The Supreme Court just ruled that the Fourth Amendment protects cell-site data gathered by providers. Why is this a big deal? Law enforcement officers will now have to show probable cause and secure a warrant before they can rummage through cell tower records that capture users’ movements.
The case, Carpenter v. United States, arose from a string of retail robberies. After the FBI arrested four men suspected of burgling Radio Shack stores—and a T-Mobile store—in Michigan and Ohio, one flipped and provided information about additional accomplices.
Armed with cell numbers their informant provided, and others from his call record, agents applied for a court order to access the suspects’ cell-site data under the Stored Communications Act. And that’s a low bar: Law enforcement just has to show reasonable grounds to believe the records were relevant to an investigation.
The government used that data to convict Timothy Carpenter of six counts of robbery and five counts of using a firearm during a federal crime of violence. Using 127 days’ worth of cell-site records—almost 13,000 data points—they showed Carpenter was near four of the stores as they were being robbed. Problem is, Carpenter argued on appeal that data shouldn’t have been admissible. He had a reasonable expectation of privacy, and the Fourth Amendment warrant requirement should have applied.
The district court disagreed, as did the Sixth Circuit Court of Appeals, which hears federal appeals from Kentucky, Michigan, Ohio and Tennessee. The Supreme Court, however, sided with Carpenter, five to four. Chief Justice Roberts wrote for the majority, joined by Justices Ruth Bader Ginsburg, Stephen Breyer, Sonia Sotomayor, and Elena Kagan.
The court’s decision hinged on the “third-party doctrine,” a pre-digital rule that information shared willingly is fair game. The government claimed individuals are giving up their tracking data willingly, and the products are business records that aren’t protected under the Fourth Amendment. The broad strokes make sense, Roberts wrote, but the precedent that generated third-party doctrine acknowledged its limitations. The nature of the information and an individual’s expectation of privacy are also relevant.
The majority leaned heavily on the “unique nature” of cellphone records.

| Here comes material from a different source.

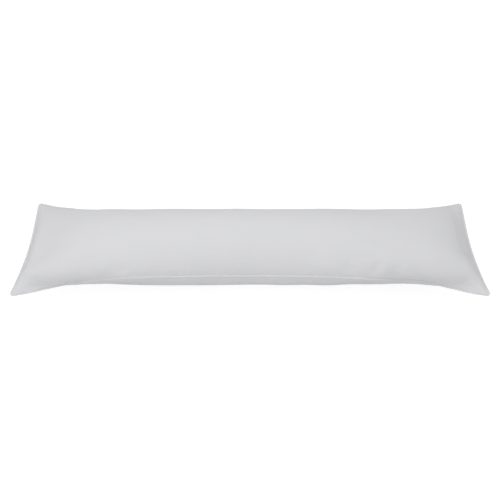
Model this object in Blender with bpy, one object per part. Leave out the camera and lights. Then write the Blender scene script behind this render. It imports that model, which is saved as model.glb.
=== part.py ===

Cell phone location information is not truly “shared” as one normally understands the term. In the first place, cell phones and the services they provide are “such a pervasive and insistent part of daily life” that carrying one is indispensable to participation in modern society. Second, a cell phone logs a cell-site record by dint of its operation, without any affirmative act on the part of the user beyond powering up. ... Apart from disconnecting the phone from the network, there is no way to avoid leaving behind a trail of location data. As a result, in no meaningful sense does the user voluntarily “assume the risk” of turning over a comprehensive dossier of his physical movements.
The precedent is critical. Deciding that cell-site records were “willingly” shared would have opened the door for the court to find leagues of passively collected data—from app usage to data on third-party servers—just as accessible to law enforcement. Now, there’s solid ground to contest unwarranted digital intrusions.
Every justice in the minority filed a dissent. Including, unsurprisingly, Justice Neil Gorsuch. Just as unsurprisingly, his logic misses the mark: As Roberts wryly notes, Gorsuch doesn’t understand why “someone’s location when using a phone is sensitive.” Another indication he may have rubbed the chief justice the wrong way: A snarky footnote. Roberts notes that Gorsuch “faults us for not promulgating a complete code addressing the manifold situations that may be presented by this new technology, under a constitutional provision turning on what is ‘reasonable,’ no less.” That’s high-level legal sniping.
This five-justice majority’s the same one that saved Obamacare, and it’s a grouping we’re likely to see more often should Trump get to replace any of the more liberal justices—or swing-vote Anthony Kennedy. Roberts has proved he has some flexibility, intellectually speaking. Moderation is indeed the right tack for a chief justice concerned with his legacy. Taking the court too far in one direction bodes poorly for the longevity of its decisions.